Tendría que haberle salido una nariz tan grande como la de Pinocho al jefe del grupo parlamentario del Partido Popular con cada una de sus mentiras durante el debate en torno a la fallida moción de censura de Podemos contra el jefe de Gobierno.

Fiel a su estilo, Rafael Hernando estuvo no sólo prepotente y chulesco, sino que utilizó las estadísticas como le convinieron para convencer - ¿a quién?- de que no sólo su partido es el más social, progresista y justo de España sino también el que más ha luchado contra la corrupción.

"Partido honesto, honrado y decente" lo calificó el portavoz, aprovechando la tribuna que le brindaba el Congreso y el hecho de que allí no exista el perjurio y se pueda por tanto mentir impunemente.

Y ése es precisamente el mayor problema que tiene no sólo el PP, sino quienes le han votado una y otra vez a pesar de la proliferación de casos de corrupción que salpican a sus dirigentes.

Mientras no reconozcan la corrupción como problema real y profundo que corroe la propia democracia, no hay curación posible, como no la tienen los alcohólicos o a los drogadictos si se niegan a admitir su adicción.

Pero al PP le ha ido hasta hace poco tan bien con un electorado tan acomodadizo como poco crítico con los suyos que tal vez sus dirigentes no crean que les merezca la pena a estas alturas cambiar de estrategia sino seguir retorciendo la verdad.

Visto desde la distancia geográfica - seguí las intervenciones debate por radio desde fuera de España-, el debate puso además de manifiesto la enorme distancia existente entre los modos y maneras del PP y los de los otros partidos.

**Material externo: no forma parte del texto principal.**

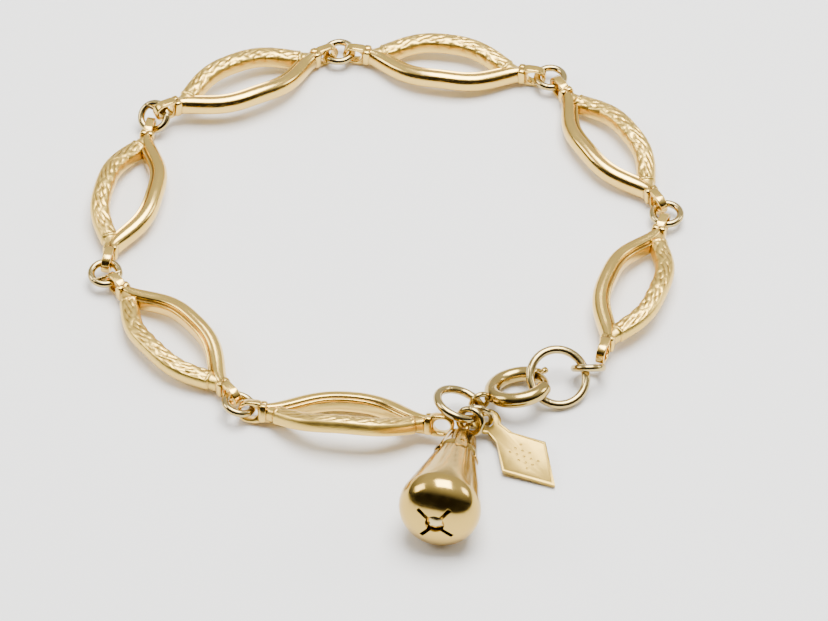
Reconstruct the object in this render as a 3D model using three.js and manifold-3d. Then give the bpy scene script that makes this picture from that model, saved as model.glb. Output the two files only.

Sigue el primero instalado en su clasismo, su insufrible soberbia y su autoritarismo, recurriendo al insulto, al ninguneo y a las descalificaciones en lugar de responder con argumentos, y no con insultos, a las razones de sus rivales.

También dejó en evidencia el debate la profunda incomprensión que tiene el PP del problema de Cataluña, que no hará sino enconarse cada vez más de persistir el Gobierno en su tozuda negativa a reconocer su gravedad y buscar una salida que no sea el "sostenella y no enmendalla" a que nos tiene acostumbrado.

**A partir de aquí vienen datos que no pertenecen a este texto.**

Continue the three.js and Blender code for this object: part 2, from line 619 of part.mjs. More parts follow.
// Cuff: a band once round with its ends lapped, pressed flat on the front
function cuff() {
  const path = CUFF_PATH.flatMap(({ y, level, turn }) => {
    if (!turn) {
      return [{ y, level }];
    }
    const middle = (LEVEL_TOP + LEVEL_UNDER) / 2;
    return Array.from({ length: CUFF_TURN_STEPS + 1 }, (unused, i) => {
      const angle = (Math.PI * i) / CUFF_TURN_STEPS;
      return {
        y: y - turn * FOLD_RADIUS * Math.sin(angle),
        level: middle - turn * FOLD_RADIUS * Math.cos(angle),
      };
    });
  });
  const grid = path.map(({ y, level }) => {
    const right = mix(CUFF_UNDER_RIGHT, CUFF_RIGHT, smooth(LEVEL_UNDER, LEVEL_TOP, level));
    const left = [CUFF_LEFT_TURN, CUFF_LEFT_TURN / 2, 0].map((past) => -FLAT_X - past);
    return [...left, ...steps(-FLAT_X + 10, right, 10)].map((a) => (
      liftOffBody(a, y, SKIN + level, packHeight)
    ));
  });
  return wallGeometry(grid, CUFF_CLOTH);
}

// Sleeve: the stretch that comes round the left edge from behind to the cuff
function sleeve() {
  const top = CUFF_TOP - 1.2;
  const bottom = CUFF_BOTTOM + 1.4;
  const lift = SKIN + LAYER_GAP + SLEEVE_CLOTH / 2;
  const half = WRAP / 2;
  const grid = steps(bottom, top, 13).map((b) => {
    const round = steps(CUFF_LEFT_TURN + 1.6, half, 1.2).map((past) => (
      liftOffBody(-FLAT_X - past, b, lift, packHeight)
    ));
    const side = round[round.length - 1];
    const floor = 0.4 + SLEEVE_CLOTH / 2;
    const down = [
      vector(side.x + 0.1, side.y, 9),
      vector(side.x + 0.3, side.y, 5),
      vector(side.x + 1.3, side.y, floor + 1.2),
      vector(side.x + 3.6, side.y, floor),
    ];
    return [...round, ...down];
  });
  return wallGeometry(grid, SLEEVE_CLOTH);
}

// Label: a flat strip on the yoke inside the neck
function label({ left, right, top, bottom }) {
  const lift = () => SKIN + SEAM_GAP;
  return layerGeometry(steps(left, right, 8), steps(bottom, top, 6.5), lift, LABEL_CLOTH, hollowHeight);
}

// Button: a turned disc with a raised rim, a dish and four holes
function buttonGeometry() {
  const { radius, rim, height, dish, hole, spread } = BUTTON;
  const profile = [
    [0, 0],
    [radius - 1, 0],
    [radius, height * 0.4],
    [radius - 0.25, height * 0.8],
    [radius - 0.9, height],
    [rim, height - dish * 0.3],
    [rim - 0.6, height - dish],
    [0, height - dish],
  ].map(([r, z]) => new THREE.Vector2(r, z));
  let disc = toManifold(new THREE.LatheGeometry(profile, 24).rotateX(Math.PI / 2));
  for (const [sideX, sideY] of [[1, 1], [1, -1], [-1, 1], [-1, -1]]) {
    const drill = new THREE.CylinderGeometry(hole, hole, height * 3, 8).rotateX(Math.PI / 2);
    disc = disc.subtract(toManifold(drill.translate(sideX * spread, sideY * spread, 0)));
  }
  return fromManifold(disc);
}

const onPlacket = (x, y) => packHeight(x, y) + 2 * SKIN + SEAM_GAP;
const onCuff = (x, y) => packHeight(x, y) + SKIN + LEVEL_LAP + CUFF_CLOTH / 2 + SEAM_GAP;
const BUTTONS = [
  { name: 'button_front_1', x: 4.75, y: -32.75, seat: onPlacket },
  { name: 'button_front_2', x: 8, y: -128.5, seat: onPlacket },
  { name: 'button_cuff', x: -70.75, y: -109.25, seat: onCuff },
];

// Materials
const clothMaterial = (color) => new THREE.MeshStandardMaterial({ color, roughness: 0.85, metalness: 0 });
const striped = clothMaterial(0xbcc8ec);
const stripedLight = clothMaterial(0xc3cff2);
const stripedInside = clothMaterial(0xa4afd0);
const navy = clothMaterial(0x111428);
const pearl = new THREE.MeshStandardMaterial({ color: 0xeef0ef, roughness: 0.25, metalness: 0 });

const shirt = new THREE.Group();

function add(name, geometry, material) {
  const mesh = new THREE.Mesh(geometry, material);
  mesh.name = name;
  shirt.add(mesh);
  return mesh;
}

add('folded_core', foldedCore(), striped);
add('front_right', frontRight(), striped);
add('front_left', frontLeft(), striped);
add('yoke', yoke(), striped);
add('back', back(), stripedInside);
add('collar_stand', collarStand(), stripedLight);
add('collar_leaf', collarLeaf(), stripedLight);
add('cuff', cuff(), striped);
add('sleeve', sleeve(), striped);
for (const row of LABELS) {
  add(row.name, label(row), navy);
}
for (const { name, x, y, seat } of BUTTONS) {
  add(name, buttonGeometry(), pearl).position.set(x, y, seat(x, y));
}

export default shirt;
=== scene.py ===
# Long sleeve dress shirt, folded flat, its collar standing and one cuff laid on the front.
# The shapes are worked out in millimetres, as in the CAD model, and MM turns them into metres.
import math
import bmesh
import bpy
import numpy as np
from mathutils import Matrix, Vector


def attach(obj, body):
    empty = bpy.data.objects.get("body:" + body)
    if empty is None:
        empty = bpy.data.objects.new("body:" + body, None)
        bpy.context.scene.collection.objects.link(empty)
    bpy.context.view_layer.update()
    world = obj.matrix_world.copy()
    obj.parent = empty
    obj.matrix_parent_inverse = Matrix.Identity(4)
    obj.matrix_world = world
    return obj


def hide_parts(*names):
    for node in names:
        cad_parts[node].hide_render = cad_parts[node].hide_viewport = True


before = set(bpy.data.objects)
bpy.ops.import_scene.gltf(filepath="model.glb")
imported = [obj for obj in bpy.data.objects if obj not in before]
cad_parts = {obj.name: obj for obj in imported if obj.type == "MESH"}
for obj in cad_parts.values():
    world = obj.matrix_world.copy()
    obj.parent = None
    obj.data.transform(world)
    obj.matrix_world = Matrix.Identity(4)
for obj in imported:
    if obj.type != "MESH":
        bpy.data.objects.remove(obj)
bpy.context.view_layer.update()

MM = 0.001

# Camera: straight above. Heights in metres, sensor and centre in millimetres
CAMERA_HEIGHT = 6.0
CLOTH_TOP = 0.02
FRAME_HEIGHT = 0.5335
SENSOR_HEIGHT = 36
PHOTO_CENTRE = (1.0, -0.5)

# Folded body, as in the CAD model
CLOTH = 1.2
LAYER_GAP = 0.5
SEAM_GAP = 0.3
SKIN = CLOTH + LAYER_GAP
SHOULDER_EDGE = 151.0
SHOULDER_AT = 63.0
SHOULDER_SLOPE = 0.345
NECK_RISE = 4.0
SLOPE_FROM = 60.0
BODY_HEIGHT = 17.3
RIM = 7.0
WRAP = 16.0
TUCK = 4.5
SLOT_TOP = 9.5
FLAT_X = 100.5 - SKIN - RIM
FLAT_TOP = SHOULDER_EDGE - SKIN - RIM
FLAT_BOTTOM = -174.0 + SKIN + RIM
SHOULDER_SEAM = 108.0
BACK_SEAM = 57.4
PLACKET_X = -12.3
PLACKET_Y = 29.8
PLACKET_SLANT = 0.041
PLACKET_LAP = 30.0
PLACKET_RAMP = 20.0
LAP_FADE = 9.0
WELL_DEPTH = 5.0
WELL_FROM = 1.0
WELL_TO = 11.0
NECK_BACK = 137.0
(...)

Como estaba previsto, la moción de censura fracasó, pero el debate no fue ni mucho menos ese número de circo de que con tanto desprecio habló el PP: nunca han estado tan claras las razones para la urgencia de un relevo en La Moncloa.

¿Sabrá aprovechar el momento toda la izquierda? ¿O seguirán, por el contrario, mirándose unos a otros con desconfianza en lugar de buscar esa unidad que ahora más que nunca se necesita?

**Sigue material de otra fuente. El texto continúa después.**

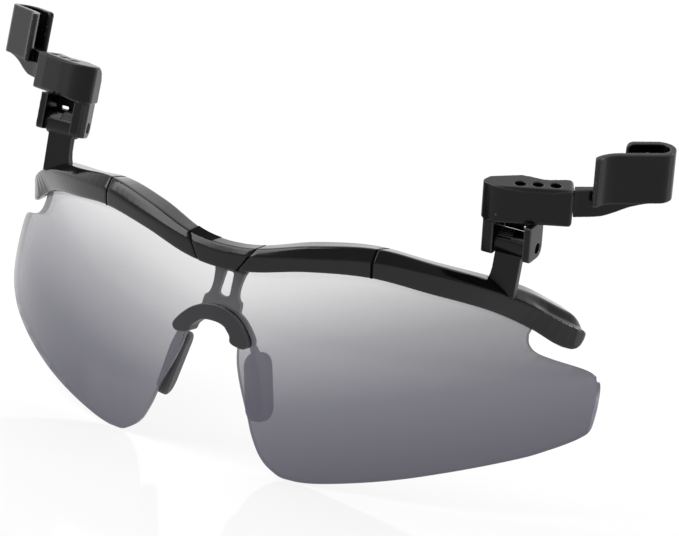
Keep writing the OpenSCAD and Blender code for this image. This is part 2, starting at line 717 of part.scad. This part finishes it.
// Plan of the hook: a flat front wall that curls forward at its tip, a round outer end
// and a shorter back wall
module hook_plan() {
    outer_r = hook_wall + hook_slot / 2;
    end_x = hook_end - outer_r;
    mid_y = outer_r - hook_front;
    flat_x = hook_start + hook_curl_r * sin(hook_curl);
    difference() {
        translate([end_x, mid_y])
            circle(r = outer_r, $fn = 96);
        translate([end_x, mid_y])
            circle(r = hook_slot / 2, $fn = 96);
        translate([end_x - 2 * outer_r, mid_y - 2 * outer_r])
            square([2 * outer_r, 4 * outer_r]);
    }
    translate([flat_x, -hook_front])
        square([end_x - flat_x, hook_wall]);
    translate([hook_back_start + hook_wall / 2, mid_y + hook_slot / 2])
        square([end_x - hook_back_start - hook_wall / 2, hook_wall]);
    translate([hook_back_start + hook_wall / 2, mid_y + outer_r - hook_wall / 2])
        circle(r = hook_wall / 2, $fn = 32);
    translate([flat_x, -hook_front - hook_curl_r])
        intersection() {
            difference() {
                circle(r = hook_curl_r + hook_wall, $fn = 128);
                circle(r = hook_curl_r, $fn = 128);
            }
            polygon([[0, 0], [0, 2 * hook_curl_r], [-2 * hook_curl_r * tan(hook_curl / 2), 2 * hook_curl_r],
                [-3 * hook_curl_r * sin(hook_curl), 3 * hook_curl_r * cos(hook_curl)]]);
        }
    translate([flat_x - (hook_curl_r + hook_wall / 2) * sin(hook_curl),
            (hook_curl_r + hook_wall / 2) * cos(hook_curl) - hook_front - hook_curl_r])
        circle(r = hook_wall / 2, $fn = 32);
    translate([hook_end - outer_r - 3, hook_wall - hook_front])
        circle(r = hook_rib_r, $fn = 24);
}

// Point on a clip's plan from its place along the hook and its distance back
function from_hook(w, d) = [w * cos(hook_yaw) - d * sin(hook_yaw), w * sin(hook_yaw) + d * cos(hook_yaw)];

// Cutter that rounds the corner of a wall's tip over the radius r, with the tip at X = 0 and the
// wall's edge at Z = 0
module tip_rounder(r, depth) {
    rotate([90, 0, 0])
        linear_extrude(height = depth, center = true)
            difference() {
                translate([-past, -r])
                    square([r + past, r + past]);
                translate([r, -r])
                    circle(r = r, $fn = 48);
            }
}

module slide_arm(side) {
    flat_x = hook_start + hook_curl_r * sin(hook_curl);
    plate_front = hook_wall - hook_front - 1.2;
    plate_start = hook_start - 2;
    back_wall = hook_wall + hook_slot + hook_wall / 2 - hook_front;
    // The web under the hook runs out here
    web_end = hook_end - 3.7;
    color("#1e1e20")
        clip_place(side) {
            on_face() {
                translate([block_len - tongue_len, hole_inset - tongue_t / 2, tongue_low])
                    cube([tongue_len + 0.6, tongue_t, tongue_h]);
                translate([hole_start, hole_inset, tongue_high - past])
                    cylinder(h = past + bump_h, r = 0.8, $fn = 32);
            }
            translate([0, 0, arm_low])
                linear_extrude(height = arm_high - arm_low)
                    polygon([from_face(block_len + tongue_gap, hole_inset - tongue_t / 2),
                        from_hook(plate_start + 1, plate_front), from_hook(plate_start + 1, plate_front + arm_t),
                        from_face(block_len + tongue_gap, hole_inset + tongue_t / 2)]);
            on_hook() {
                difference() {
                    translate([0, 0, hook_low])
                        linear_extrude(height = hook_h)
                            hook_plan();
                    translate([hook_back_start, back_wall, hook_low + hook_h])
                        tip_rounder(1.6, 2 * hook_wall);
                    translate([hook_back_start, back_wall, hook_low])
                        mirror([0, 0, 1])
                            tip_rounder(1.2, 2 * hook_wall);
                }
                translate([0, plate_front + arm_t, 0])
                    rotate([90, 0, 0])
                        linear_extrude(height = arm_t)
                            polygon(concat([[plate_start, arm_low]],
                                curve([[plate_start + 1, arm_low], [plate_start + 3.4, arm_low + 0.2],
                                    [plate_start + 6.2, arm_low + 1.1], [plate_start + 9.2, arm_low + 2.3],
                                    [plate_start + 12.6, hook_low - 0.2], [web_end, hook_low + 0.2]], 3),
                                [[web_end, hook_low + 0.5], [flat_x + 0.5, hook_low + 0.5],
                                [flat_x + 0.5, arm_high], [plate_start, arm_high]]));
            }
        }
}

lens_shield();
bridge_section();
brow_mid(-1);  // brow_mid_left
brow_mid(1);  // brow_mid_right
brow_end(-1);  // brow_end_left
brow_end(1);  // brow_end_right
stem(-1);  // stem_left
stem(1);  // stem_right
nose_bridge();
nose_pad(-1);  // nose_pad_left
nose_pad(1);  // nose_pad_right
hinge_pin(-1);  // hinge_pin_left
hinge_pin(1);  // hinge_pin_right
detent_leaf(-1);  // detent_leaf_left
detent_leaf(1);  // detent_leaf_right
clip_block(-1);  // clip_block_left
clip_block(1);  // clip_block_right
slide_arm(-1);  // slide_arm_left
slide_arm(1);  // slide_arm_right
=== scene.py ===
import math

import bmesh
import bpy
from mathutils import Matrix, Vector


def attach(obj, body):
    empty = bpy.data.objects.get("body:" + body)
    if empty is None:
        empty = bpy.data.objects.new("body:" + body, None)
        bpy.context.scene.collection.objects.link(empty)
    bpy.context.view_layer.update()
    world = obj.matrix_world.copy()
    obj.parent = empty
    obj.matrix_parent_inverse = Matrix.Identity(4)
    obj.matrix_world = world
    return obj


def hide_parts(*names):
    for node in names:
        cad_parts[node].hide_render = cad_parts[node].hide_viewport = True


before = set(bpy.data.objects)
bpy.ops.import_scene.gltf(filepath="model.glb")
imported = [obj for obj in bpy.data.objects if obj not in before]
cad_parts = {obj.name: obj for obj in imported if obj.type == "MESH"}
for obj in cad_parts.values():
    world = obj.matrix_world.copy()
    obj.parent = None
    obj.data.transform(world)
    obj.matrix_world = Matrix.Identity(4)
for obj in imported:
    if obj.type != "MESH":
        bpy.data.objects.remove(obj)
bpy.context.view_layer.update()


# Camera: stands in front, a little above and to the viewer's right, with a long lens, and
# is rolled so that the brow bar slants down to the right as it does in the photograph.

camera_place = (0.29219, -0.60942, 0.12623)
camera_turn_deg = (77.818, -9.946, 26.401)
camera_data = bpy.data.cameras.new("studio_camera")
camera_data.lens = 163.2
camera_data.sensor_width = 36.0
camera_data.clip_start = 0.05
camera_data.clip_end = 20.0
camera = bpy.data.objects.new("studio_camera", camera_data)
camera.location = camera_place
camera.rotation_euler = [math.radians(turn) for turn in camera_turn_deg]
bpy.context.scene.collection.objects.link(camera)
bpy.context.scene.camera = camera


# Brow bar: five lengths of black nylon, injection-moulded and polished, butted at four
# seams. Each edge carries the small radius that the mould leaves, and the flats between
# them mirror the white table and backdrop.

def linear(hex_code):
    """Linear RGBA of an sRGB hex colour."""
    channels = [int(hex_code[i:i + 2], 16) / 255 for i in (1, 3, 5)]
    return [c / 12.92 if c <= 0.04045 else ((c + 0.055) / 1.055) ** 2.4 for c in channels] + [1.0]


def add_node(tree, kind, settings=None, inputs=None, links=None):
    """Adds a node with its settings, its socket values and its links from earlier sockets."""
    node = tree.nodes.new(kind)
    for key, value in (settings or {}).items():
        setattr(node, key, value)
    for key, value in (inputs or {}).items():
        node.inputs[key].default_value = value
    for key, socket in (links or {}).items():
        tree.links.new(socket, node.inputs[key])
    return node


def start_material(name):
    """An empty material with its Principled shader, output and object coordinates."""
    material = bpy.data.materials.new(name)
    material.use_nodes = True
    tree = material.node_tree
    tree.nodes.clear()
    shader = add_node(tree, "ShaderNodeBsdfPrincipled")
    add_node(tree, "ShaderNodeOutputMaterial", links={"Surface": shader.outputs["BSDF"]})
    place = add_node(tree, "ShaderNodeTexCoord").outputs["Object"]
    return material, tree, shader, place


# Most values of a noise lie between these two
noise_low = 0.3
noise_high = 0.7


def moulded(name, dark, light, edge, sheen, rough_low, rough_high, grain_mm, grain_depth):
    """Moulded plastic or rubber: a faint cloudy tone, uneven polish, a fine grain in the
    surface, and a painted highlight that makes outer edges paler. The grain is drawn coarser
    than a real mould's, which would be too fine to show. The index of refraction is nylon's,
    which rubber's is close to, and sheen sets how strongly the surface mirrors."""
    nylon_ior = 1.53
    cloud_mm = 9.0
    dark_until = 0.35
    light_from = 0.7
    grain_height = 0.0001
    # Pointiness is 0.5 on a flat and more on an outer edge
    # The edge colour is a painted highlight: it starts here and is full here
    edge_highlight_starts = 0.504
    edge_highlight_is_full = 0.535
    material, tree, shader, place = start_material(name)
    cloud = add_node(tree, "ShaderNodeTexNoise", inputs={"Scale": 1000 / cloud_mm, "Detail": 4.0},
                     links={"Vector": place}).outputs["Fac"]
    tone = add_node(tree, "ShaderNodeValToRGB", links={"Fac": cloud})
    tone.color_ramp.elements[0].position = dark_until
    tone.color_ramp.elements[1].position = light_from
    tone.color_ramp.elements[0].color = linear(dark)
    tone.color_ramp.elements[1].color = linear(light)
    shape = add_node(tree, "ShaderNodeNewGeometry")
    # Painted highlight: outer edges are mixed from the tone towards the edge colour
    edge_highlight_mask = add_node(tree, "ShaderNodeMapRange", links={"Value": shape.outputs["Pointiness"]},
                      inputs={"From Min": edge_highlight_starts, "From Max": edge_highlight_is_full})
    # Sockets 6 and 7 of a colour Mix are its two colours
    painted_edge_highlight = add_node(tree, "ShaderNodeMix", {"data_type": "RGBA"}, inputs={7: linear(edge)},
                    links={"Factor": edge_highlight_mask.outputs["Result"], 6: tone.outputs["Color"]})
    tree.links.new(painted_edge_highlight.outputs[2], shader.inputs["Base Color"])
    polish = add_node(tree, "ShaderNodeMapRange", links={"Value": cloud},
                      inputs={"From Min": noise_low, "From Max": noise_high,
                              "To Min": rough_low, "To Max": rough_high})
    tree.links.new(polish.outputs["Result"], shader.inputs["Roughness"])
    grain = add_node(tree, "ShaderNodeTexNoise", inputs={"Scale": 1000 / grain_mm, "Detail": 2.0},
                     links={"Vector": place})
    bump = add_node(tree, "ShaderNodeBump", links={"Height": grain.outputs["Fac"]},
                    inputs={"Strength": grain_depth, "Distance": grain_height})
    tree.links.new(bump.outputs["Normal"], shader.inputs["Normal"])
    shader.inputs["IOR"].default_value = nylon_ior
    shader.inputs["Specular IOR Level"].default_value = sheen
    return material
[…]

En el Congreso escuchó al menos un nuevo tono en las intervenciones del PSOE y de Podemos y sus confluencias. Un tono que parecía apuntar al futuro e hizo que el del PP resonase aún más rancio que nunca.

¡Seamos por una vez optimistas y desmintamos aquellos versos tan amargos de Jaime Gil de Biedma que alguien citó en el debate parlamentario: "De todas las historias de la Historia, la más triste sin duda es la de España porque termina mal"!